▸ **Task details**:
Below are entries. Reproduce exactly the lines between the line holding "The Blender code" and the line holding "return (furrow <", inclusive, and only those.

▸ **Excerpted records**:
......
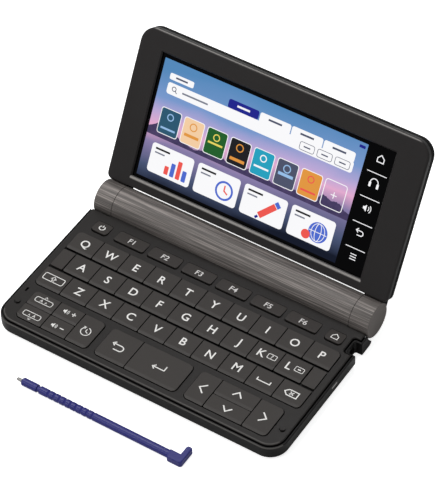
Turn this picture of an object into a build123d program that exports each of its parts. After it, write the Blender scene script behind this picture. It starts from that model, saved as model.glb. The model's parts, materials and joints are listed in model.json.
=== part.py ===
from build123d import *
from collections import namedtuple
from math import cos, radians, sin
import os

# ---------------------------------------------------------------------------------------------
# Electronic dictionary: keyboard base, hinge barrel with the batteries, display lid, stylus.
# Millimetres. X runs along the hinge, +Y is the back, +Z is up, and z = 0 is the table.
# Heights above the table are called z, distances from the base's front edge are called y.
# ---------------------------------------------------------------------------------------------

# Driving dimensions of the whole object
width = 148.0               # along the hinge, base and lid alike
closed_depth = 93.0         # front edge to the back of the barrel
foot_height = 0.7           # rubber feet below the case
case_height = 8.1           # underside of the case to the top of the deck
barrel_radius = 8.4         # barrel and lid thickness are one diameter and one radius
hinge_rise = 0.4            # hinge axis above the deck
lid_angle = 119.5           # how far the lid stands open at rest, from closed
wall = 1.6                  # shell of the lid

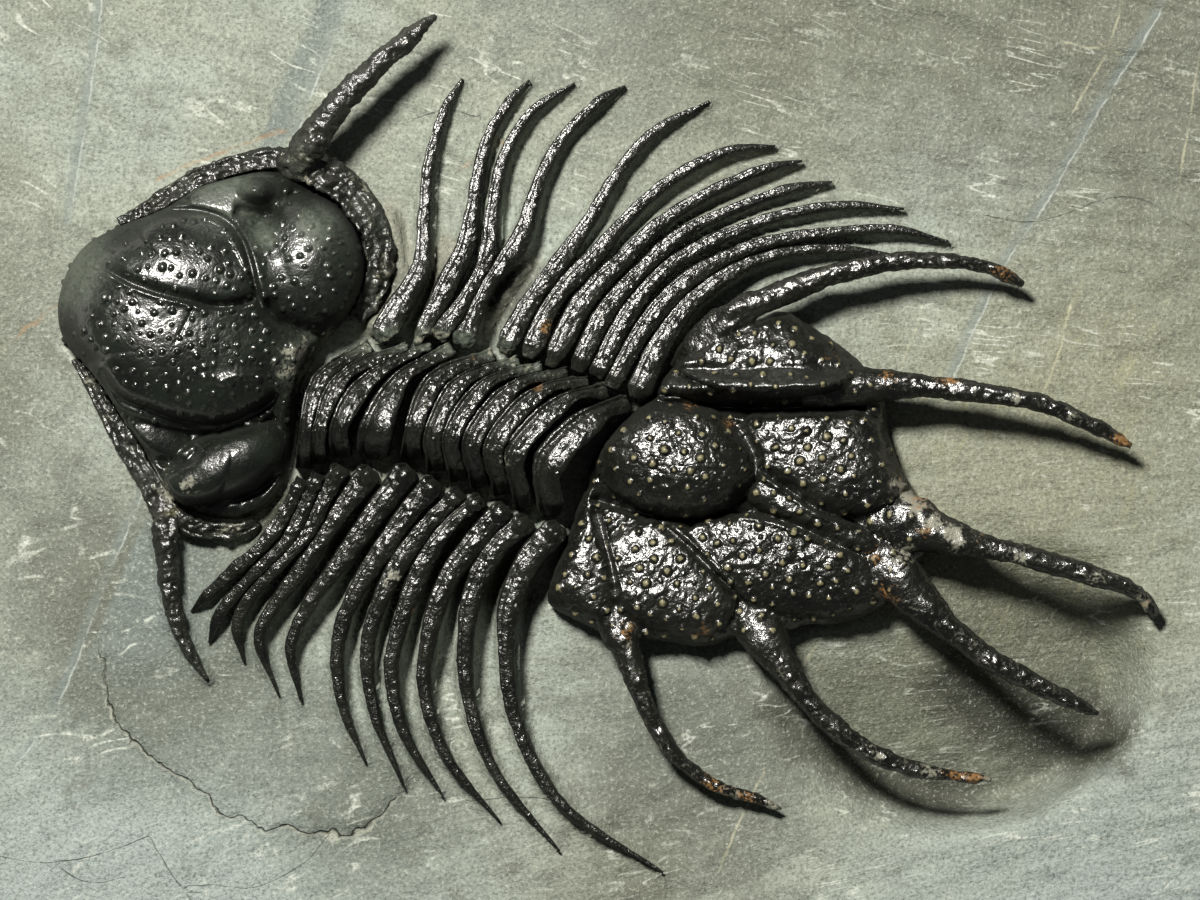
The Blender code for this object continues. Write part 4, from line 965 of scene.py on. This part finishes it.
def on_tail(places):
    """Tubercles keep off the furrows and the thin raised edges."""
    furrow = crease(places, [(line, 1.0, 1.0, left, right) for line, _, _, left, right in TAIL_FURROWS])
    return (furrow < 0.5) & (past_edge(places, TAIL_OUTLINE, TAIL_CENTRE) < -TUBERCLE_EDGE_GAP)


rng = np.random.default_rng(52)
large = scatter(*TAIL_BOX, LARGE_TUBERCLE_SPACING, 51, TUBERCLE_TRIES, on_tail)
small = scatter(*TAIL_BOX, SMALL_TUBERCLE_SPACING, 53, TUBERCLE_TRIES, on_tail)
small = small[np.linalg.norm(small[:, None] - large[None], axis=2).min(axis=1) > SMALL_TUBERCLE_GAP]
large_radii = rng.uniform(*LARGE_TUBERCLE_RADII, len(large))
small_radii = rng.uniform(*SMALL_TUBERCLE_RADII, len(small))
push, tip = beads(points, facing, large, large_radii, TAIL_TUBERCLE_HEIGHT_SHARE * large_radii)
small_push, _ = beads(points, facing, small, small_radii, TAIL_TUBERCLE_HEIGHT_SHARE * small_radii)
knobs = []
for stations in TAIL_SPINES.values():
    middle = smooth_route(stations, 8)[::2]
    aside = rng.uniform(-0.6, 0.6, (len(middle), 2)) * middle[:, 3:4]
    knobs.append(np.column_stack([middle[:, :2] + aside, middle[:, 2] + middle[:, 3]]))
knobs = np.vstack(knobs)
knob_radii = rng.uniform(*SPINE_KNOB_RADII, len(knobs))
spine_push, _ = beads(points, facing, knobs, knob_radii, np.full(len(knobs), SPINE_KNOB_HEIGHT))
push += small_push + spine_push
beyond = past_edge(points[:, :2], TAIL_OUTLINE, TAIL_CENTRE)
push += 0.04 * grain(points, 0.3, 56, 2) * (beyond > 0.5)
turned, leaning = math.cos(WRINKLE_TURN), math.sin(WRINKLE_TURN)
folds = points @ np.array([[turned, -leaning, 0], [leaning, turned, 0], [0, 0, 1]])
on_left = np.clip(spots(points, WRINKLED_LOBE) * (points[:, 1] > 4.6) * 3, 0, 1)
push += (0.1 + 0.06 * on_left) * grain(folds * (0.6, 1.0, 1.0), 1.05, 54, 2)
push += 0.045 * grain(points, 0.42, 55, 2)
put_surface(tail, points + facing * push[:, None])
mend, _ = line_distance(points[:, :2], MEND)
on_spines = np.clip(beyond / 1.5, 0, 1)
paint_marks(
    tail, tip=1.1 * tip, rust=np.clip(0.75 * spots(points, TAIL_RUST), 0, 1),
    chalk=np.clip(0.8 * spots(points, TAIL_CHALK) + 0.18 * on_spines, 0, 1),
    calcite=np.clip(1.15 - np.abs(mend) / MEND_HALF_WIDTH, 0, 1)
    * np.clip(0.65 + grain(points, 0.7, 57, 2), 0, 1))
tail_cuticle = calcite_cuticle(
    "calcite cuticle, jet black and wet-looking", "#0a0b08", "#161712", roughness=0.3, grain_depth=0.035,
    film=1.0)
finish_piece(tail, tail_cuticle, "tail_shell", "pygidium")


# Slab: the limestone that buried the animal, sawn flat below, broken round the sides and cut
# back by hand to the bedding plane that carries it, with a hollow worked out under the tail
# spines. Air abrasive leaves it matt, with short pale scratches, veins and fine cracks.
SLAB_OUTLINE = [
    (48.0, -8.0), (47.2, 14.0), (44.6, 29.0), (37.0, 35.6), (12.0, 37.5), (-15.0, 36.4),
    (-36.0, 36.9), (-45.4, 30.5), (-48.0, 6.0), (-46.4, -20.0), (-43.8, -32.0),
    (-30.0, -36.7), (2.0, -37.5), (31.0, -35.9), (43.8, -32.4), (46.8, -22.0),
]
SLAB_CELLS = (288, 225)
SLAB_WALL_ROWS = 26
HOLLOW_CENTRE = (22.0, -14.4)
HOLLOW_RADII = (15.6, 11.8)
HOLLOW_SLOPE = 0.38
HOLLOW_SHORE = 0.3
HOLLOW_STEEP_WAY = (0.75, -0.66)
HOLLOW_FLOOR_SHARES = (0.15, 0.8)
# Rock left standing between the left spines, as (line seen from above, half width, height)
ROCK_RIDGES = [
    ([(-14.2, 15.6), (-13.5, 13.0), (-13.5, 10.4), (-15.0, 8.3)], 0.5, 1.3),
    ([(-10.2, 13.6), (-11.0, 10.6)], 0.25, 1.2),
    ([(-5.0, 12.4), (-6.2, 10.6), (-7.7, 8.4)], 0.3, 1.1),
    ([(-1.6, 12.0), (-3.2, 9.8)], 0.25, 1.1),
]
BEDDING_TURN = 0.0115
SIDE_BULGE, SIDE_SHRINK, LEDGE_INSET = 0.0115, 0.004, 0.4
CRACK_STEP, CRACK_REACH, CRACK_WOBBLE = 0.16, 2.6, 0.5
# Where the rock is stepped by its bedding, and where its colour changes, as round spots of
# (x, y, reach) and their strength where that isn't 1
LEDGES = [(40, 32, 30, 1.4), (3, -30, 12), (14, 30, 14)]
OLIVE_SPOTS = [(26, -4, 22, 1.1), (38, 8, 14, 0.5)]
ROCK_SPOTS = {
    "cool": [(-30, -34, 26, 1.3), (34, -34, 24, 1.1), (2, 32, 14, 0.5)],
    "shade": [(-29, -13, 13, 1.5), (-15, -23, 10, 1.1), (6, -20, 12, 1.2), (-42, -2, 13, 0.6),
              (40, 0, 14, 0.5)],
    # Weathering spots: partly weathered rock, partly painted shade where the rock dips away from the light
    "weathering and painted shade": [(44, 33, 30, 1.8), (10, 32, 22, 1.1), (-38, 34, 9, 0.6), (3, -29, 13, 0.8),
                (-44, 8, 15, 0.9), (-32, -10, 9, 0.8)],
}
# Bluer rock: a band across the bedding, and the rock on one side of a vein
BLUE_BAND, BLUE_BAND_HALF_WIDTH = [(-16.6, 35.0), (-17.9, 30.0), (-20.6, 24.0), (-22.2, 19.5)], 0.85
BLUE_SPOT = [(-31.0, -9.5, 7.0)]
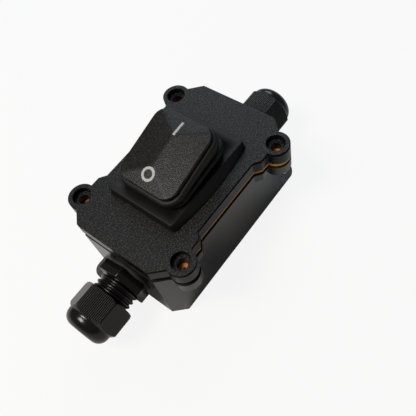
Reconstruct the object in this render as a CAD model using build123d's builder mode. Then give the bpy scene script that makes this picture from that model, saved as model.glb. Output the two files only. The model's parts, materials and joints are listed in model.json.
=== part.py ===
"""Weatherproof in-line rocker switch: a chamfered two-part box with a gasket, a rocker in a
rubber bellows boot on its lid, the rocker's contact works below, and a cable gland at each end.

Millimetres. The origin is the middle of the underside, +X runs along the cable towards the ON
end of the rocker, +Y is across and +Z is up. The rocker is modelled in its OFF position."""

import math
import os

from build123d import *

os.makedirs("parts", exist_ok=True)

# Box outline, seen from above
box_length = 74.0
box_width = 43.0
corner_run_x = 4.6  # chamfered corner, along the length
corner_run_y = 4.9  # and across the width
box_height = 38.5  # underside to lid top
wall = 2.4
floor_thickness = 2.4
bottom_round = 0.8

# Lid, gasket and the rim below them
lid_depth = 5.8
lid_plate = 2.5
edge_groove_below = 0.35  # fine groove in the lid's side, this far under its top face
edge_groove_height = 0.5
edge_groove_depth = 0.7
gasket_thickness = 1.15
shadow_gap = 1.2  # height of the dark gap under the gasket
shadow_depth = 1.3  # how far the seat stands in from the outline
flange_height = 3.6

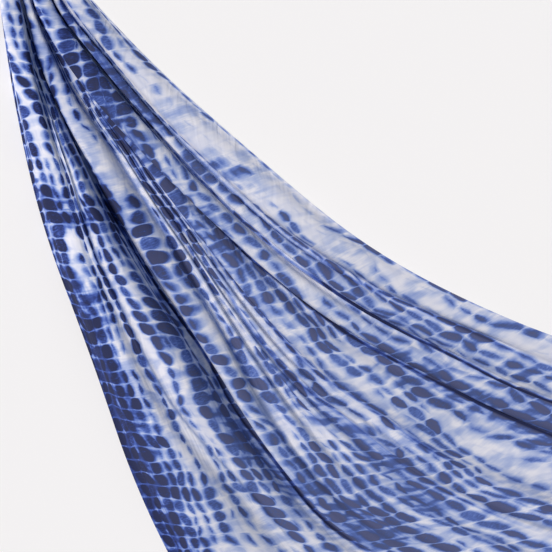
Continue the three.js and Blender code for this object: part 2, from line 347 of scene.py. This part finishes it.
......
▸ **Complete answer**:
The Blender code for this object continues. Write part 4, from line 965 of scene.py on. This part finishes it.
def on_tail(places):
    """Tubercles keep off the furrows and the thin raised edges."""
    furrow = crease(places, [(line, 1.0, 1.0, left, right) for line, _, _, left, right in TAIL_FURROWS])
    return (furrow < 0.5) & (past_edge(places, TAIL_OUTLINE, TAIL_CENTRE) < -TUBERCLE_EDGE_GAP)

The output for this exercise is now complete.